U-M, Nobel Peace Prize winner: Partners in caring for victims of sexual violence
ANN ARBOR—The University of Michigan is a close partner to Denis Mukwege, who received the Nobel Peace Prize this week for his work to end sexual violence against women in armed conflict.
His son, Alain Mukwege, is a research associate at the U-M School of Nursing. U-M awarded Denis Mukwege with the Wallenberg Medal in 2010. The medal was named after an alumnus who saved tens of thousands of Jews during World War II.
“My father always says justice is everyone’s business,” Alain Mukwege said. “We need to empower women, because if you empower women you’re able to empower the entire community and future generations.”
Janis Miller, a researcher in the U-M School of Nursing, works closely with the Nobel prize winner and his son.
“I feel like there has been a need to be patient when the cause has demanded impatience,” said Miller, who has partnered with Mukwege’s Panzi Hospital in the Democratic Republic of Congo for close to a decade. “The Nobel Prize to Dr. Mukwege gives a voice to the survivors of sexual violence who have been hidden from the public eye for so long.”
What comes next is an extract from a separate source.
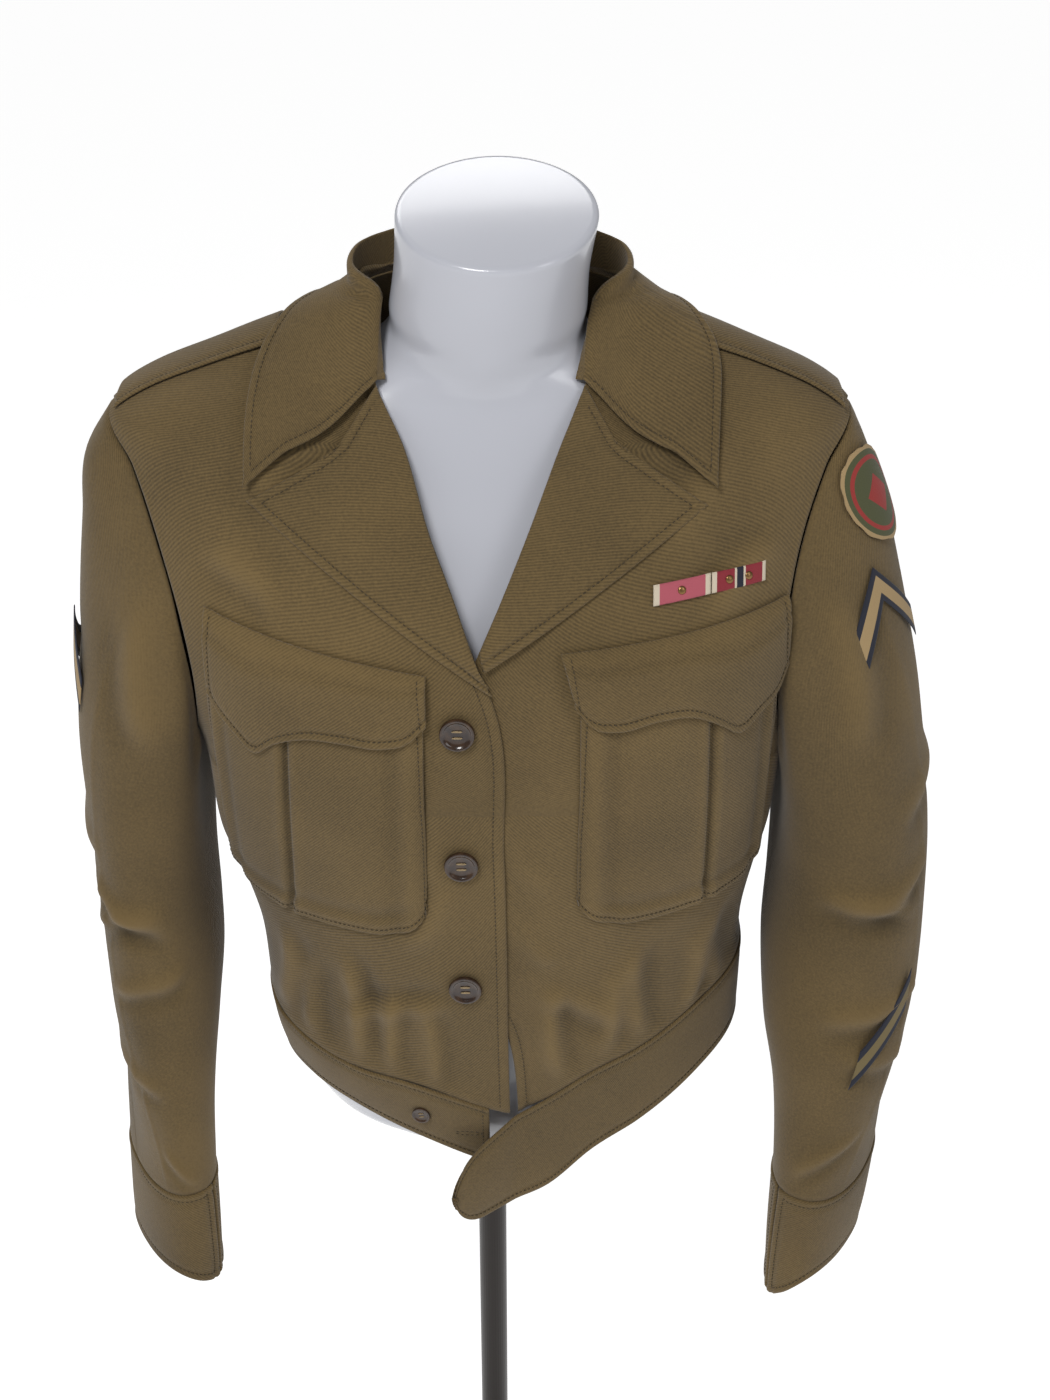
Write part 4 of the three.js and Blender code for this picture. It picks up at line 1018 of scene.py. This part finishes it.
def button(name, radius, spot, normal):
    r = radius
    profile = [
        (r * 0.3, 0), (r * 0.84, 0), (r * 0.95, r * 0.04), (r, r * 0.14), (r * 0.99, r * 0.24),
        (r * 0.95, r * 0.31), (r * 0.89, r * 0.33), (r * 0.82, r * 0.31), (r * 0.76, r * 0.25),
        (r * 0.7, r * 0.2), (r * 0.58, r * 0.165), (r * 0.3, r * 0.15), (r * 0.04, r * 0.15),
    ]
    points, faces = lathe(profile)
    made = mesh_object(name, placed(points, spot, normal), faces, HORN)
    holes = []
    for x, y in ((1, 1), (1, -1), (-1, 1), (-1, -1)):
        hole, hole_faces = lathe([(r * 0.085, -r * 0.1), (r * 0.085, r * 0.4)], 16)
        hole = hole + np.array([x * r * 0.2, y * r * 0.2, 0])
        holes.append(mesh_object("hole", placed(hole, spot, normal), hole_faces, HORN))
    for hole in holes:
        cut = made.modifiers.new("hole", "BOOLEAN")
        cut.operation = "DIFFERENCE"
        cut.solver = "EXACT"
        cut.object = hole
    result = bpy.data.meshes.new_from_object(made.evaluated_get(bpy.context.evaluated_depsgraph_get()))
    made.modifiers.clear()
    made.data = result
    for hole in holes:
        bpy.data.objects.remove(hole)
    made.data.shade_smooth()
    made.data.set_sharp_from_angle(angle=math.radians(40))
    threads, thread_faces = [], []
    for y in (-1, 1):
        bar, bar_faces = lathe([
            (r * 0.01, -r * 0.3), (r * 0.04, -r * 0.26), (r * 0.055, -r * 0.15), (r * 0.06, 0),
            (r * 0.055, r * 0.15), (r * 0.04, r * 0.26), (r * 0.01, r * 0.3),
        ], 12)
        bar = np.stack([bar[:, 2], bar[:, 1] + y * r * 0.2, bar[:, 0] + r * 0.19], axis=1)
        count = sum(len(t) for t in threads)
        threads.append(bar)
        thread_faces += [[v + count for v in f] for f in bar_faces]
    thread = mesh_object(f"{name}_thread", placed(np.concatenate(threads), spot, normal), thread_faces, THREAD)
    return made, thread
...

Their partnership started when Miller spent a day with the Congolese doctor in 2010, and although she couldn’t speak French and his English was limited, the two clicked.
“We bonded over our mutual interest in helping women whose bottom ends have seen the worst side of the world,” said Miller, whose expertise includes recovery from pelvic tissue trauma in childbirth and the resulting physical and psychological distress.
Their early conversations led to a visit from Miller to Panzi hospital in Bukavu, an eastern city of the Democratic Republic of Congo. The visit convinced her she could add the most value at Panzi by sharing her experience with research: managing budgets, applying for grants, pairing researchers, establishing ethics review boards and assuring integrity in research methods.
Multidisciplinary experts from the fields of nursing, epidemiology, business and social work formed a team at U-M to figure out how to work with Panzi Hospital and its associated university, Universite Evangelique D’Afrique.
The group created the International Center of Advanced Research and Training. Launched with seed funding from U-M’s Third Century Initiative, the center opened in 2013 and has been developing training and research programs in Bukavu.
The younger Mukwege is following in his father’s footsteps. The U-M partnership expanded in 2015 when Alain Mukwege also came to the university to work with Miller.
“The University of Michigan has an eye open to the world,” Alain Mukwege said. “People here know you can learn things from other countries and by exchanging knowledge, you can empower communities here and very far away.”